Written by Grace Houser, ESLLC 2016-2017
I don’t know about all of you, but I for one could use a bit of good news in sustainability. Too often, environmental issues are presented in a way that can be very discouraging. Plastic flowing in the Great Lakes, extinct species, and major concern for the political future of climate change. It’s hard to balance honestly portraying the severity of climate change while giving hope that it’s worth the fight to improve conditions. So, sit back, relax, and soak up some warm and fuzzy reassurances that just maybe everything will be okay.

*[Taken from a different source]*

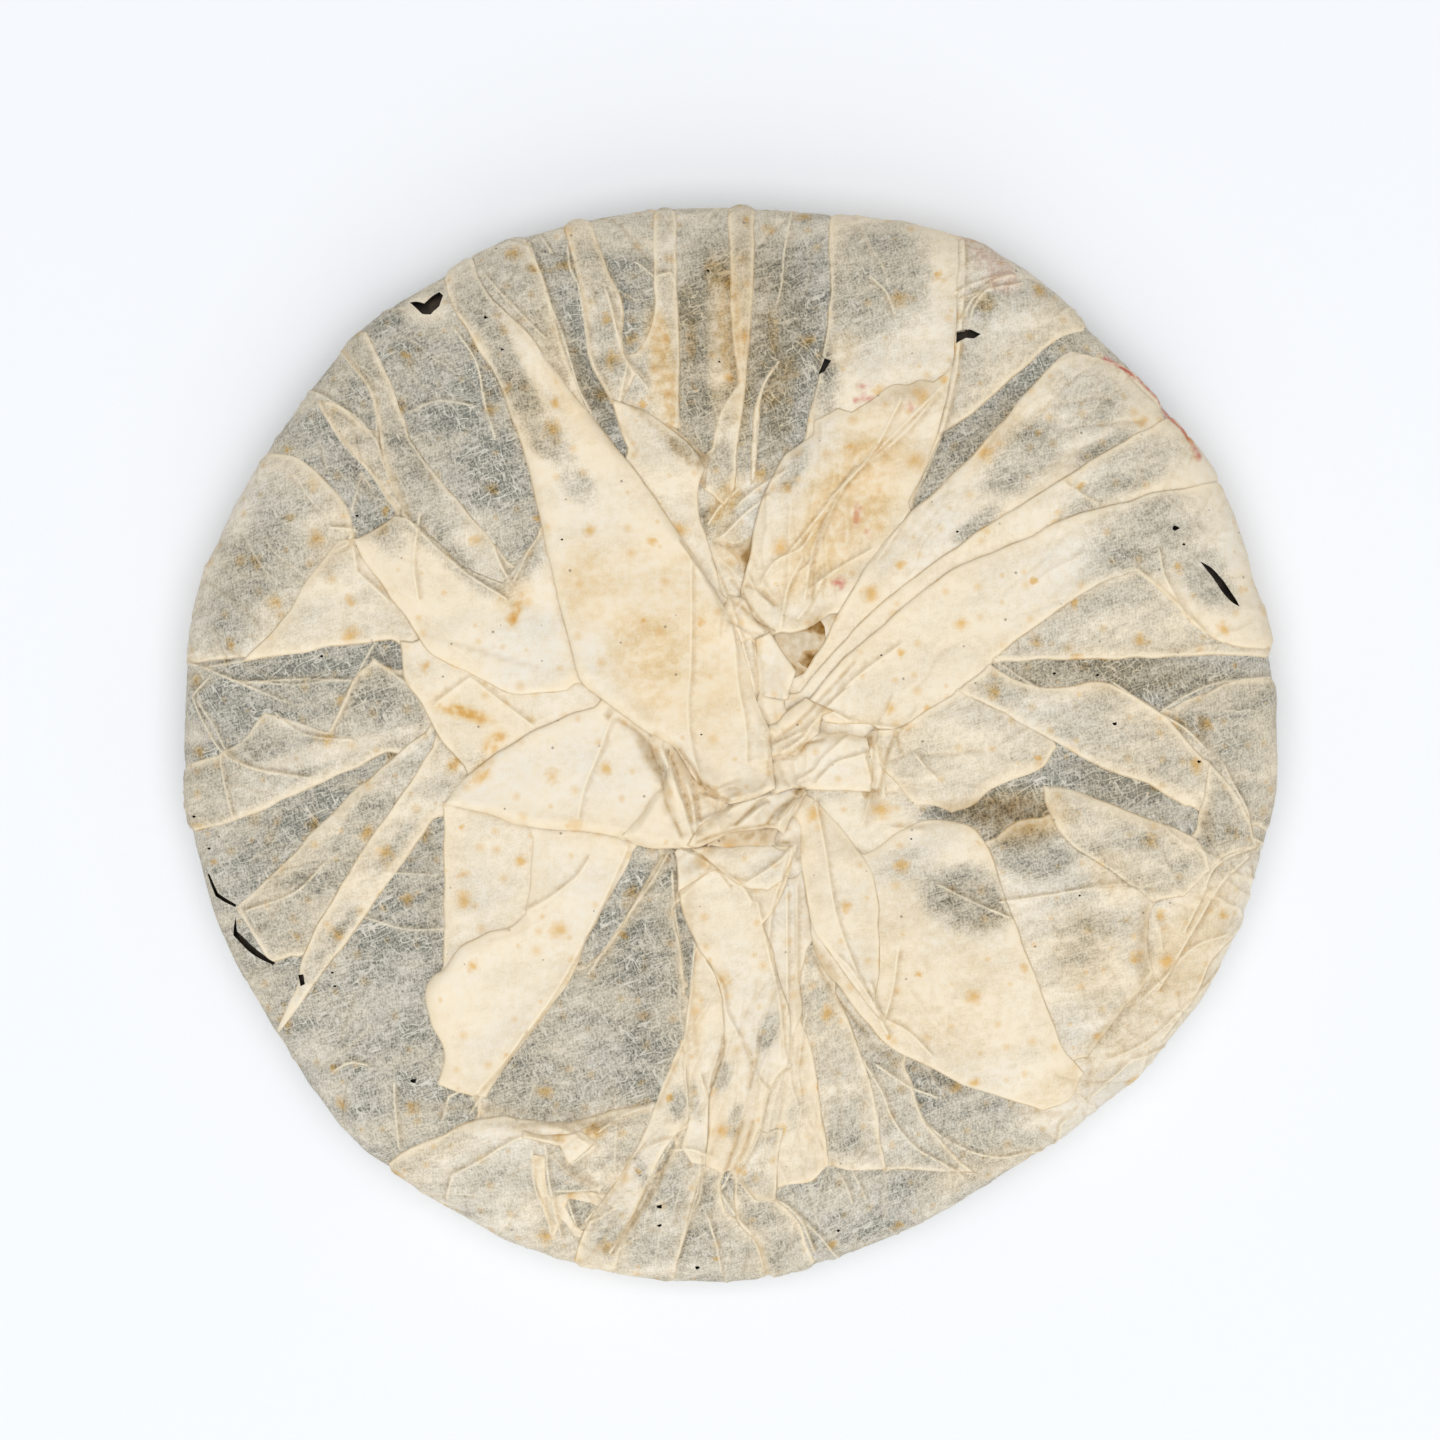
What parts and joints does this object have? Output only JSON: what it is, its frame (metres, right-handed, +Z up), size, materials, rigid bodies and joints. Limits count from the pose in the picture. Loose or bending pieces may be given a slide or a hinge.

First of all, President Obama left the office just a few days ago and will be missed. One major action he took just weeks ago was using executive order to block offshore drilling in huge areas of the Arctic and Atlantic. This triggered Canada to join forces and pause oil and gas exploration in their portion of the Arctic. On his behalf, Interior Secretary Sally Jewell stated that this was his “bold action” to protect the planet’s diverse ecosystem and the economies that depend on them. So, we can sleep easy that there ARE politicians with the planet’s best interest at heart and we aren’t fighting this battle alone.
Now as far as actual developments and projects, there are tons of communities working sustainability into a reasonable goal. Since the world is becoming more and more urban, there are people specifically aimed at making the concrete jungles of the world green. One small example of this is New York’s Highline Park. There you will find abandoned railways sprouting native species that not only make the area more beautiful, but educate and allow city dwellers to experience nature in their backyard.
Sustainable Futures is also working with an aim of environmental justice as projects such as Farm Hack use the internet to open up about sustainable innovations and practices regarding food production. In a similar realm, Agroecology is teaching people across the world sustainable practices in food production. One of which is the Satoyama Initiative that allows urban and rural residents to collaborate on underused landscapes with farm stays and volunteer work.
As far as in our own country, California’s solar power generated enough electricity in one day for more than 6 million homes. “On July 12, several large solar plants…briefly produced a record 8,030 megawatts of electricity”—almost twice the amount produced two years ago.
Austria’s largest state, Lower Austria, is now 100 percent powered by renewables. These renewables consist of solar, hydroelectric, wind, and biomass power plants. The Danube River alone “generates two-thirds of the state’s electricity needs.” This has also created countless jobs that people can feel good about! Austria as a whole is 75 percent renewable.
Over the summer, Costa Rica was running on 100 percent renewables for at least 2 months. They get their energy from hydro, geothermal, wind, and solar power. This is not the first time they were on a zero-fossil fuel streak and sure not to be the last as most of their electricity in 2016 as a whole came from renewables. This small island is impressively sustaining itself to protect its biodiverse landscape.
So, all in all, although the climb ahead is daunting, no one is alone in the fight against climate change. There are brilliant minds, creative people, and innovative thinkers all in it together.